But despite what the right-wing media would have you believe, it is not the demands for fairness from oppressed groups (the challenges dismissed as “political correctness” which, in fact, challenge institutionalized forms of power and bigotry expressed and manifested in language that those in power would have you believe is innocent) nor is it in the protests of youth demanding that culpability be acknowledged and justice faced, that we will find the genuine threats to the contemporary University. No, the death of contemporary academia is being inflicted in the name of business, money, “efficiency,” and capitalism. Higher education is coming to be dominated, at the highest echelons of administration, by persons who are not scholars, but are business entrepreneurs.” Welcome to the “Corporate University,” where students are “customers,” education is a sellable commodity, and the professoriate is replaced by disposable teaching staff with neither wages, nor benefits, nor job security (in other words, easily intimidated lackeys), whose only option is to cave and cavil to their corporate directors, or face the abyss of being independent.

Per this last point, in 1970 something on the order of 75% of those teaching at the college and university level were professors either on the tenure-track, or in fact already tenured.
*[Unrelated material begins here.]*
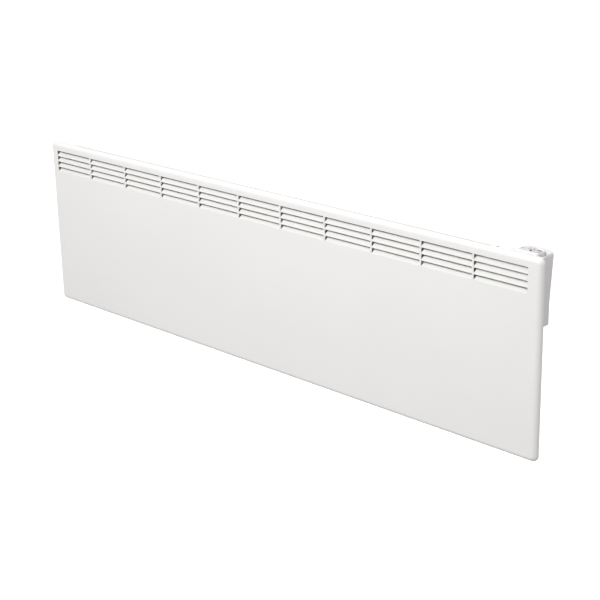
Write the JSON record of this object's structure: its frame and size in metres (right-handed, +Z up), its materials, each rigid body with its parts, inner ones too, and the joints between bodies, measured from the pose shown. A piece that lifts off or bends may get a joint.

Today that number is more like 25%. Absent the protections of tenure, scholars cannot freely inquire into subjects, nor can they present the results of those inquiries, in any manner that disturbs those in power. Already we are seeing examples of Universities (in Florida and Kansas, for example) in which purely academic and scholarly issues are being actively legislated from the outside by monied interests. However, exploring this deplorable state of things is not my primary interest here; for a more detailed analysis, I encourage you to read Marc Bousquet’s How The University Works (now free for the download.) As a supplement and context, you should also look into Thorstein Veblen’s Higher Learning in America, from 1918. No, my real agenda today is to talk about how it is that what is old is new again; about how, when (medieval and early-modern) Universities were dominated by ideology rather than inquiry, and genuine scholars had to make their own paths. The early-modern university brought us the original Independent Scholars.
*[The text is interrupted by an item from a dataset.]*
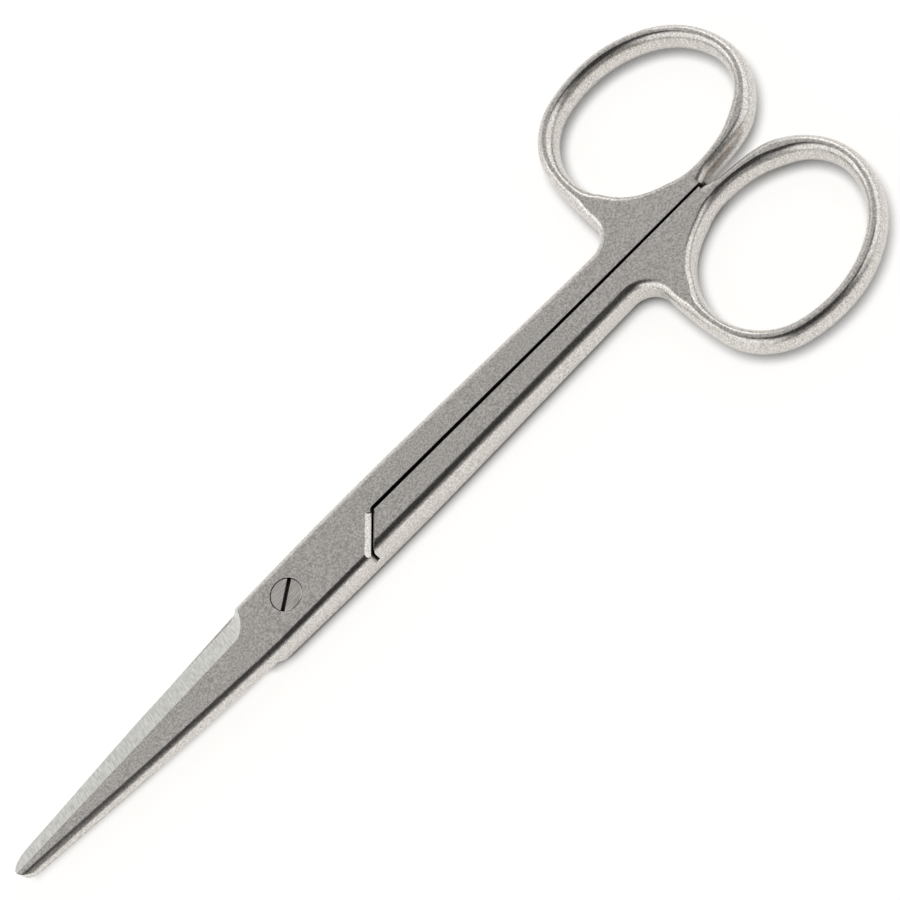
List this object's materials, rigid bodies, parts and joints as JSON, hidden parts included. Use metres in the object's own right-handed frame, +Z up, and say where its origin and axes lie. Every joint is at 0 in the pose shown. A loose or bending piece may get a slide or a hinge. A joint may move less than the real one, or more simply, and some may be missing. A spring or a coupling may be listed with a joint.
{
  "type": "dissecting scissors",
  "caption": "Straight blunt-tipped dissecting scissors of satin stainless steel, with bevelled blades, a lap joint on a slotted screw and oval finger rings, closed at rest.",
  "frame": {"origin": "pivot axis where it meets the flat underside of the joint", "axes": "+X from the pivot to the finger rings, tips at -X; +Y towards the upper half's ring; +Z up along the pivot axis"},
  "size_m": [0.1446, 0.0532, 0.0056],
  "materials": {
    "satin_steel": "satin, fine bead-blasted and brushed",
    "screw_steel": "satin, fine ground"
  },
  "bodies": {
    "lower": {"lower_half": "satin_steel", "pivot_screw": "screw_steel"},
    "upper": {"upper_half": "satin_steel"}
  },
  "joints": [
    {"name": "pivot", "type": "hinge", "parent": "lower", "child": "upper", "pos_m": [0, 0, 0.0028], "axis": [0, 0, 1], "range_deg": [0, 135]}
  ]
}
I make no secret of the fact that I am an Independent Scholar, not so much out of courage or integrity as necessity, so presumably any issues of “full disclosure” have long since been satisfied. I don’t go about advocating this path to others (“You too can be a penurious Ph.D! Food is so de classé!”) On the other hand, there are a number of us on this path. What I really want to discuss here is how this current situation mirrors conditions of 400 years ago, long before the rise (and now, fall) the the contemporary University.
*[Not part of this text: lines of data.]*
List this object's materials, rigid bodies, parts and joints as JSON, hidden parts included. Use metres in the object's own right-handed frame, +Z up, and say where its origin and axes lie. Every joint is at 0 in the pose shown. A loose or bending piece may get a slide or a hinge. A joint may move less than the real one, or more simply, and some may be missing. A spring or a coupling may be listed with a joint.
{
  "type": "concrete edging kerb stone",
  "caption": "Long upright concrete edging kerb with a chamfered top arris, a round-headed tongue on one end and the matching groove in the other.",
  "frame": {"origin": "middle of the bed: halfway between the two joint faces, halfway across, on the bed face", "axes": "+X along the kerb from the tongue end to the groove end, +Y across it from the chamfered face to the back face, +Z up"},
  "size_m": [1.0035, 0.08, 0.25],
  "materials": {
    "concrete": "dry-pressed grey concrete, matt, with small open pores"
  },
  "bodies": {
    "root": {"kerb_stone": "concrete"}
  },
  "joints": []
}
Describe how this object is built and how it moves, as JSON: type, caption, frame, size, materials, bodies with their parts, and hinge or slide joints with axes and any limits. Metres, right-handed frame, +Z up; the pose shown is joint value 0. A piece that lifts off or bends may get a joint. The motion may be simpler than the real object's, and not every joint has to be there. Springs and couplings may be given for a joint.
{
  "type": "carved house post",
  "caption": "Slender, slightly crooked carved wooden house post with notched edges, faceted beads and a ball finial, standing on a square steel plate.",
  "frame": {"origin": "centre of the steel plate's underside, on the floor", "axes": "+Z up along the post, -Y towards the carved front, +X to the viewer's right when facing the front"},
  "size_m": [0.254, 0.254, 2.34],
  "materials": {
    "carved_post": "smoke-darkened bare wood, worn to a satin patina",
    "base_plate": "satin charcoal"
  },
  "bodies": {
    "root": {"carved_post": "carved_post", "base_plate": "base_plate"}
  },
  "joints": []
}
René Descartes serves as a nice example. French and Catholic by birth, despite (perhaps even because of) his fragile health as a child, he served as a mercenary soldier for the (ironically) Protestant Dutch during the Eighty-years War (the Dutch war of Independence.) He studied at various Universities of his day, but basically had to shift for support from various patrons. (Even those who occupied permanent university positions in the day depended on coin from their students for their livelihood. To this day, the “hood” on academic regalia has a pocket in it. This pocket is at the back, so that the professor would not see how much money was deposited by his (it was always “his”) students. This was a way of saving face for those students who were often enough skint broke, and couldn’t make a respectable deposit.)

Descartes is widely known as the “father of modern philosophy,” but it should be added that he is the “father” of modern mathematics as well. That geometry course you took where they talked about Cartesian coordinates? That was invented by René Descartes. (In fairness, though, if Descartes is the “father” of modern philosophy, then Francis Bacon is the “uncle,” and not even the creepy one.) Like most scholars and artists of his day, Descartes had to shift around to find wealthy patrons, typically nobles or even royalty, who sought to enhance their reputations and the fame of their households by supporting those scholars and artists, who in turn would dedicate great works to those patrons, or even work within the patrons’ households as private intellectuals.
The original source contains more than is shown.